Students learn best when they take ownership in the learning process and are actively engaged along each stage of the learning process. While our current educational technologies do a good job of presenting information that needs to be passed on to learners, it does not necessarily do a good job helping students increase their level of engagement. Teaching techniques and learning technologies will best serve these students when engagement is supported and encouraged in every stage of the learning process. This culminates in a pedagogy is often referred to as “Engaged Learning.” Using a pedagogy of Engaged Learning means being mindful of the barriers to engagement and scaffolding learning exercises in a way that maximizes engagement opportunities.
With the development of knowledge and technology being a necessity for the good of our society and the individuals within it, we have built substantial systems of education to further the process. A Learning Management System (LMS) may be best defined as an online software platform used for the dissemination of educational materials or facilitation of teaching and learning. While many software platforms can be used to facilitate learning, we generally reserve this title for systems that are able to provide a comprehensive suite of tools for instruction and evaluation of student learning.

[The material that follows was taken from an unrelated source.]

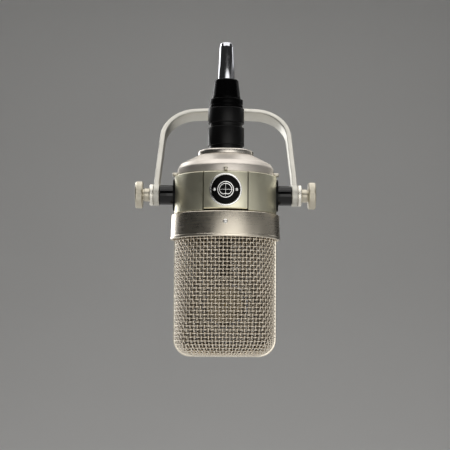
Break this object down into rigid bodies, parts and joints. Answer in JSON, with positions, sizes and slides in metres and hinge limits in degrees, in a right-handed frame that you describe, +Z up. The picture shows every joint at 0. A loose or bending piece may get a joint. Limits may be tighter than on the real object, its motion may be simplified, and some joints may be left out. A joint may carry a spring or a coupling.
{
  "type": "studio valve microphone in yoke bracket",
  "caption": "Large-diaphragm studio microphone, hung grille-down in a tilting U bracket, with wedge-shaped wire grille, thumb screws and a locking cable connector.",
  "frame": {"origin": "centre of the open end face of the bracket's stand boss, where a stand's threaded stud goes in", "axes": "+Z up along the microphone's own axis with the connector on top and the grille below, X along the trunnion axis, the grille's front with the badge faces -Y, and the bracket leans back towards +Y by 28 degrees"},
  "size_m": [0.1316, 0.0951, 0.2314],
  "materials": {
    "satin_nickel": "satin nickel plate, fine turned lines",
    "steel": "plain machined steel",
    "brass": "machined brass",
    "black_anodised": "black anodised, satin",
    "black_gloss": "glossy black",
    "black_enamel": "glossy black enamel",
    "badge_silver": "bright silver",
    "polished_chrome": "polished chrome",
    "nickel_wire": "woven nickel-plated wire",
    "black_insulator": "black moulded insulator",
    "gold_film": "evaporated gold",
    "phenolic": "brown phenolic",
    "valve_glass": "clear glass",
    "circuit_board": "resin-bonded board"
  },
  "bodies": {
    "yoke": {"yoke_bracket": "satin_nickel", "stand_boss": "satin_nickel", "boss_screw": "steel", "pivot_bush_left": "satin_nickel", "pivot_bush_right": "satin_nickel"},
    "microphone": {"housing_band": "satin_nickel", "front_panel": "satin_nickel", "lower_ring": "satin_nickel", "top_cap": "satin_nickel", "cap_screw_front": "satin_nickel", "cap_screw_back": "satin_nickel", "cap_screw_left": "satin_nickel", "cap_screw_right": "satin_nickel", "grille_frame": "satin_nickel", "connector_flange": "satin_nickel", "connector_socket": "satin_nickel", "amplifier_deck": "steel", "amplifier_top_plate": "steel", "amplifier_pillar_1": "steel", "amplifier_pillar_2": "steel", "amplifier_pillar_3": "steel", "pivot_nut_left": "brass", "pivot_nut_right": "brass", "capsule_backplate": "brass", "terminal_screw_front": "brass", "terminal_screw_rear": "brass", "trunnion_seat_left": "black_anodised", "trunnion_seat_right": "black_anodised", "capsule_mount_ring": "black_anodised", "trunnion_spacer_left": "black_gloss", "trunnion_spacer_right": "black_gloss", "badge_plate": "black_enamel", "badge_rim": "badge_silver", "badge_rivet_left": "badge_silver", "badge_rivet_right": "badge_silver", "index_pin": "polished_chrome", "clamp_ring_front": "polished_chrome", "clamp_ring_rear": "polished_chrome", "grille_front": "nickel_wire", "grille_rear": "nickel_wire", "inner_mesh": "nickel_wire", "head_deck": "black_insulator", "capsule_post": "black_insulator", "pin_insert": "black_insulator", "diaphragm_front": "gold_film", "diaphragm_rear": "gold_film", "coupling_capacitor": "gold_film", "valve_socket": "phenolic", "output_transformer": "phenolic", "vacuum_valve": "valve_glass", "circuit_board": "circuit_board"},
    "plug": {"plug_insert": "phenolic", "plug_shell": "black_anodised", "plug_collar": "black_anodised", "gland_nut": "black_anodised", "cable_sleeve": "polished_chrome"},
    "coupling_nut": {"coupling_nut": "black_anodised"},
    "thumb_screw_left": {"thumb_screw_left": "satin_nickel"},
    "thumb_screw_right": {"thumb_screw_right": "satin_nickel"}
  },
  "joints": [
    {"name": "microphone_tilt", "type": "hinge", "parent": "yoke", "child": "microphone", "pos_m": [0, -0.04493, -0.0845], "axis": [1, 0, 0], "range_deg": [-10, 110]},
    {"name": "thumb_screw_left_turn", "type": "hinge", "parent": "microphone", "child": "thumb_screw_left", "pos_m": [-0.06, -0.04493, -0.0845], "axis": [-1, 0, 0], "range_deg": [0, 720]},
    {"name": "thumb_screw_right_turn", "type": "hinge", "parent": "microphone", "child": "thumb_screw_right", "pos_m": [0.06, -0.04493, -0.0845], "axis": [1, 0, 0], "range_deg": [0, 720]},
    {"name": "plug_pull", "type": "slide", "parent": "microphone", "child": "plug", "axis": [0, 0, 1], "range_m": [0, 0.018]},
    {"name": "coupling_nut_turn", "type": "hinge", "parent": "plug", "child": "coupling_nut", "pos_m": [0, -0.04493, -0.0445], "axis": [0, 0, 1], "range_deg": [0, 720]}
  ]
}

It is important for teachers and technology designers to understand the pedagogy of Engaged Learning so that they can create environments where students will learn best. If online software simply mimics the traditional classroom structure, students may fall into a passive mindset. What’s worse, there will be no physical interaction where the teacher can see that the students are not engaged. While electronic technologies offer a clean slate and software can be written to facilitate many different kinds of interactions, we have seen Learning Management Systems gravitate towards the traditional classroom model. Knowledge is still treated as something that is being dispensed from a central source, rather than built by participating learners.
The problem becomes that often instructors – and far more often administrators – look for a “silver bullet” LMS that will miraculously provide students with the tools they need to gain knowledge. The truth is that technology, instruction, and learners all need to be taken into account if we are to facilitate knowledge building. That is why I have proposed we look at technology selection as part of a Model of Engaged Online Learning.
The Model of Engaged Online Learning shows that there are three interrelated factors that impact a situation of learning that utilizes online tools. First, there is the design and affordances of the LMS platform. While the LMS will never be completely deterministic of how instructors and learners interact in an online community, it can set a groove that will provide the path of least resistance when it comes to course design and learner interactions. Second, there is the pedagogical philosophy and course design. This will certainly be impacted by the LMS design and the groove that it sets but there are still many ways that an instructor can determine how a course will run within the framework the LMS platform provides. Finally, there is the factor of learner characteristics and motivations. Even more so than instructors, students seem interested in supplementing and subverting learning systems to interact with the class in the way they feel is best.
When looking at the Model of Engaged Online Learning it is important to see how the three factors relate to each other. Each factor is important and necessary for the model to work. Without an LMS platform, pedagogical design, or learner interaction it would not be possible for an online learning community to exist. Also, each factor relates to each other and influences their development. But at the end of the day they are not determinant of each other and hold commensurate influence over the model as a whole.